Small water systems in Maryland have the most violations, according to a new report. (USDA)
Small water systems in Maryland have the most violations, according to a new report. (USDA)
May 4, 2017

BALTIMORE – Water systems in Maryland have the nation's 12th worst record for violations of the Safe Drinking Water Act, according to a new report from the Natural Resources Defense Council (NRDC).

Researchers pored over Environmental Protection Agency data from 2015 and found most of the violations in Maryland were reported in smaller water systems.

Mae Wu, a staff attorney for the NRDC's Health Program, says that's true across the country, adding that drinking water systems that serve fewer than 500 people account for almost 70 percent of all drinking water violations and more than half of the health based violations.

"Perhaps a system has fewer customers who can support the buying and installing of an updated treatment system or improving the infrastructure, or the system might be managed by someone who isn't a professional water operator," she states.

The Maryland Department of Environment released a statement saying the vast majority of water system violations are corrected immediately.

The report found 77 million people get water from systems that have violations.

President Donald Trump's recent budget proposal calls for a 30 percent cut to the Environmental Protection Agency, in the name of reducing burdensome regulations.

But the report says the cuts would mean fewer staff to enforce the law and a lot less money for grants to help smaller water systems afford needed improvements.

Jamie Consuegra, legislative director for NRDC's climate program, says 8 out of 10 violations result in no penalty at all.
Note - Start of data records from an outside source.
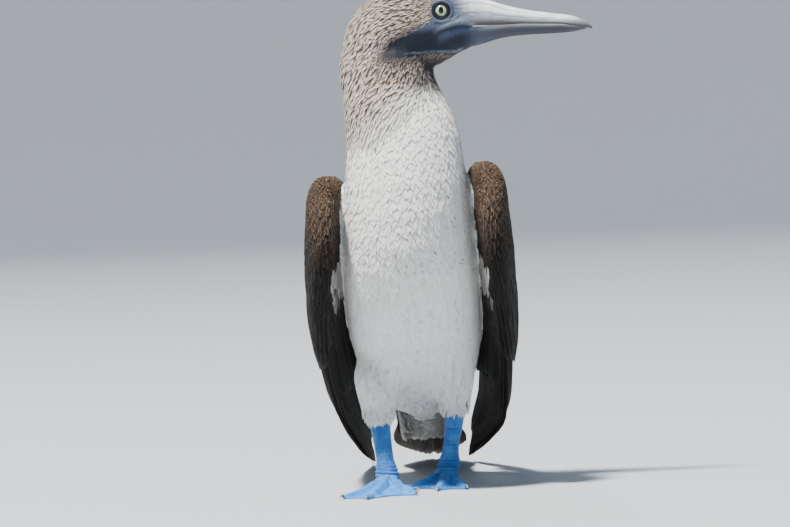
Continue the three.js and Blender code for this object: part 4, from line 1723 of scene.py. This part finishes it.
@dataclass
class Wing:
    """One folded wing: its arm, tiers of coverts, secondaries, tertials and primaries."""

    side: Side

    def surface(self, u: Array, v: Array, face: Array) -> Array:
        """Give points of the wing's own surface.

        Args:
            u: Share from wrist to tip.
            v: Place across, from the leading edge at -1 to the trailing edge at 1.
            face: 1 on the outer skin, 0 in the middle, -1 inside.

        Returns:
            Points on the left wing before it is posed.
        """
        step = 0.01
        row = WING.at(u)
        along = unit(WING.at(np.minimum(1, u + step))[..., :3] - WING.at(np.maximum(0, u - step))[..., :3])
        lean = np.radians(row[..., 5])
        up = np.stack([-np.sin(lean), 0.7 * np.cos(lean), 0.7 * np.cos(lean)], -1)
        up = square_to(up, along)
        out = facing(unit(np.cross(up, along)), 0)
        full = np.sqrt(np.maximum(0, 1 - np.abs(v) ** 2.4))
        across, thick = row[..., 3], row[..., 4]
        height = face * thick * full - WING_CAMBER * across * v * v
        return row[..., :3] + up * (across * v)[..., None] + out * height[..., None]

    def round(self, u: Array, turn: Array) -> Array:
        """Give points round the wing: turn 0 on the leading edge, above 0 outside, below it inside."""
        return self.surface(u, -np.cos(turn), np.where(turn >= 0, 1.0, -1.0))

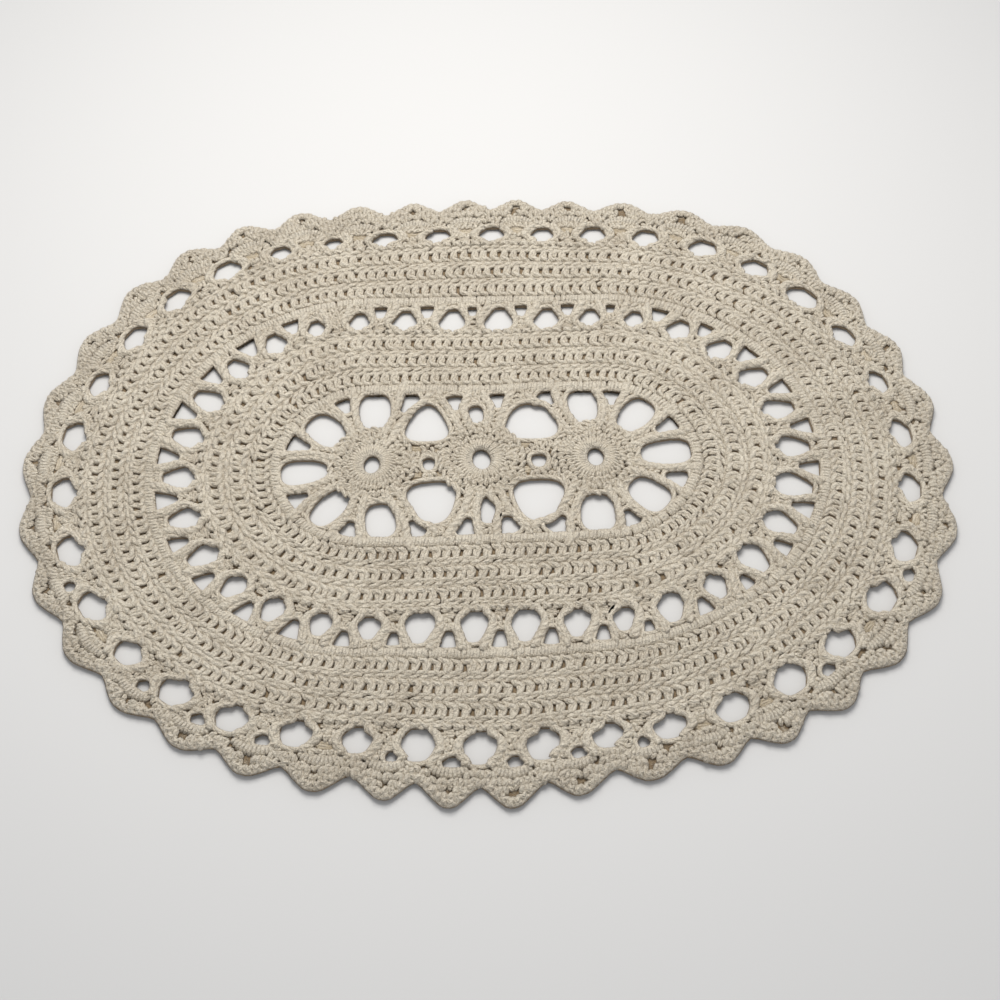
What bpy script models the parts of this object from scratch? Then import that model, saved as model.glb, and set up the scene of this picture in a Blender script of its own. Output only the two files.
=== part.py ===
"""Lace doily: an oval crocheted cotton mat with three rosettes in a row.

The whole mat is one cloth, worked in rounds from the middle outwards:
a centre field of three rosettes held by forked legs, a solid band of
single crochet, a lace round of crossed posts, a second solid band, a
lace edging and a border of shells.  It lies flat on the table.

Axes: +X along the mat, +Y across it (the near side is -Y), +Z up.
Lengths below are in millimetres and are turned into metres at the end.
"""
import math

import bmesh
import bpy
from mathutils import Vector
from mathutils.geometry import delaunay_2d_cdt

MM = 0.001

# The core line of the oval is a straight run with a half circle at each end.
HALF_STRAIGHT = 57.8     # half of the straight run
DRAW_IN = 0.967          # the long sides are drawn in a little by the stitches

# Thickness of the cloth, from the flat underside.
CUT_EDGE = 2.4           # top of the yarn along every gap and along the rim
LACE_TOP = 3.2           # middle of the lace posts
GROOVE = 3.1             # bottom of the groove between two rounds of stitches
RIDGE = 4.2              # crest of a round of stitches
ROSETTE_TOP = 4.2        # the padded rings of a rosette
SHELL_TOP = 4.0          # middle of a border shell

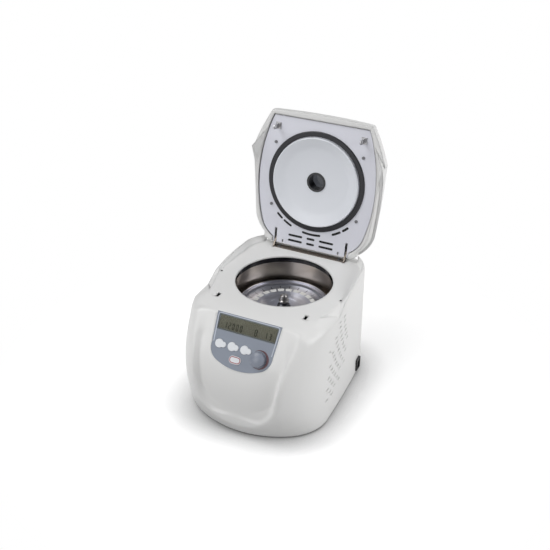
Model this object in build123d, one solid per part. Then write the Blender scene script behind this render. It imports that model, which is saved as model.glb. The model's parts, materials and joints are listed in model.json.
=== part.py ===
"""Bench centrifuge for 24 hematocrit capillaries, lid standing open.

Millimetres, +Z up, front of the machine at -Y. It is drawn round the rotor axis at x = y = 0,
with the bench at z = 0, and moved at the end so that the origin lies under its middle.
The lid is drawn closed and then turned back about its hinge pin.
"""
import math
import os

from build123d import *

# Housing
BODY_HALF = 142.5          # half width over the side walls at the height of the seat
SIDE_DRAFT = 0.012         # outward lean of the side walls, per mm of height
SEAT_Z = 235.0             # flat top that the lid closes on
RIM_Z = 249.0              # top of the rim that rises beside and behind the seat
RIM_T = 4.0
SKIRT_Z = 6.0              # lower edge of the housing above the bench
WALL = 3.0                 # moulded wall
REAR_Y = 150.0             # rear wall behind the rotor axis
SIDE_REAR = 134.5          # half width where the rear corners start
SIDE_REAR_Y = 96.0
REAR_FLAT = 84.0           # half width of the flat part of the rear wall
FRONT_Y = -223.5           # most forward point of the front
FRONT_Z = 95.5             # height of that point
FRONT_R_UP = 150.0         # side-view radius above it, up to the sloped panel
FRONT_R_LOW = 280.0        # side-view radius below it
PANEL_SLOPE = 34.2         # lean of the control panel from upright, degrees
FULLNESS = 0.64            # how far the flanks swell into the front corners
SHOULDER_X = 112.0         # where the seat starts to roll down to the flanks
SHOULDER_R = 38.0
BROW_Y = -118.0            # and to the front
BROW_R = 190.0

# Front tongue, a shallow U-shaped field between the two flanks
TONGUE_HALF_TOP = 104.0    # half width where it meets the seat
TONGUE_TAPER = 0.15        # loss of half width per mm of height
TONGUE_BAND = 8.5          # width of the sloped band round it
TONGUE_DEPTH = 4.6
TONGUE_BOTTOM = 39.0       # outer edge of the band above the bench
TONGUE_FLOOR = 70.0        # inner edge of the band above the bench
TONGUE_BOTTOM_R = 46.0

# Control panel, sizes along its own slope
PANEL_DEPTH = 2.4          # below the tongue
PANEL_HALF = 67.0
PANEL_LENGTH = 103.0
PANEL_TOP = -2.5
PANEL_T = 2.0
PANEL_LEDGE = 2.4
LCD_HALF = 62.5
LCD_TOP = 5.6
LCD_HEIGHT = 30.2
KEY_R = 8.5
KEY_LOBE_R = 5.6
KEY_LOBE_X = 8.6
KEY_PITCH = 26.5
KEY_MID_X = -21.5
KEY_Y = -61.5
KEY_TRAVEL = 0.8
START_X = -8.5
START_Y = -84.5
START_LENGTH = 25.0
START_WIDTH = 15.0
KNOB_X = 36.5
KNOB_Y = -72.0
KNOB_R = 14.5
KNOB_HEIGHT = 13.0
BOARD_DEPTH = 10.0         # face of the display board below the panel face
PCB_T = 1.6

# Seat openings
OPENING_R = 98.0
HOOK_X = 92.7
SLOT_Y = -105.4
SLOT_LENGTH = 15.0
SLOT_WIDTH = 7.0
BUFFER_X = 129.9
BUFFER_Y = -21.4
BUFFER_R = 2.0
AIR_SLOT_LENGTH = 11.0
AIR_SLOT_WIDTH = 2.0
NOTCH_FRONT = (116.0, -98.0)    # notch at each side that takes the lid's ear: its front end,
NOTCH_DEEP = (142.0, -57.0)     # its lowest place, in the side wall,
NOTCH_REAR_Y = -24.0            # and where its floor is level with the seat again
NOTCH_DEPTH = 15.0
RAIL_X = 134.0                  # inner side of the rim beside the notch
RIM_LINE = (                    # top of the rim in side view
    (-57.0, 220.0), (-35.0, 231.5), (-24.0, 237.0), (13.0, 243.5),
    (40.0, 246.3), (80.0, 248.6), (100.0, RIM_Z))
RIM_GAP = 106.0                 # half width of the gap in it for the lid's rear edge

# Lid, drawn closed
LID_GAP = 0.8              # lower edge above the seat
LID_TAPER = 9.0            # inward lean of its walls, degrees
LID_FRONT_Y = -135.0
LID_FRONT_HALF = 107.0
LID_FRONT_BULGE = 3.5
LID_TOP = 266.0
LID_WALL = 3.0
LID_FLANGE = 2.5           # wall turned in round the liner
LID_EDGE_R = 9.0
HINGE_Y = 138.8
HINGE_Z = 248.8
LID_CORNER = (117.0, 128.0)
LID_REAR_R = 13.2          # rear edge of the lid, rolled about the hinge pin
LID_OPEN = 98.7            # degrees
ARM_X = 80.0
ARM_T = 3.0
PIN_R = 3.0
LINER_Z = 238.2            # underside of the sheet liner
LINER_T = 1.0
LINER_GAP = 1.6            # dark gap round the liner
LINER_HALF = 127.5
LINER_FRONT_Y = -125.0
LINER_REAR_Y = 146.5
SEAL_OUT_R = 105.4
SEAL_IN_R = 94.8
PLUG_R = 94.0              # plug that reaches into the opening
PLUG_Z = 230.0
PLUG_FLOOR_R = 66.0
PLUG_T = 2.0
SIGHT_R = 17.4
SCREW_X = 95.3
SCREW_Y = (-68.9, 64.3)
VENT_ARC_R = 114.0
VENT_WIDTH = 5.0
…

She says the federal government plans to cut USDA programs that keep tabs on rural community water systems.

"Despite the need for better and more enforcement of state drinking-water laws, the Trump proposal would actually reduce EPA's enforcement by nearly a quarter," she points out.

The report also found that the U.S. would need to invest about $380 billion to bring our aging water system infrastructure up to par, in compliance with safety standards.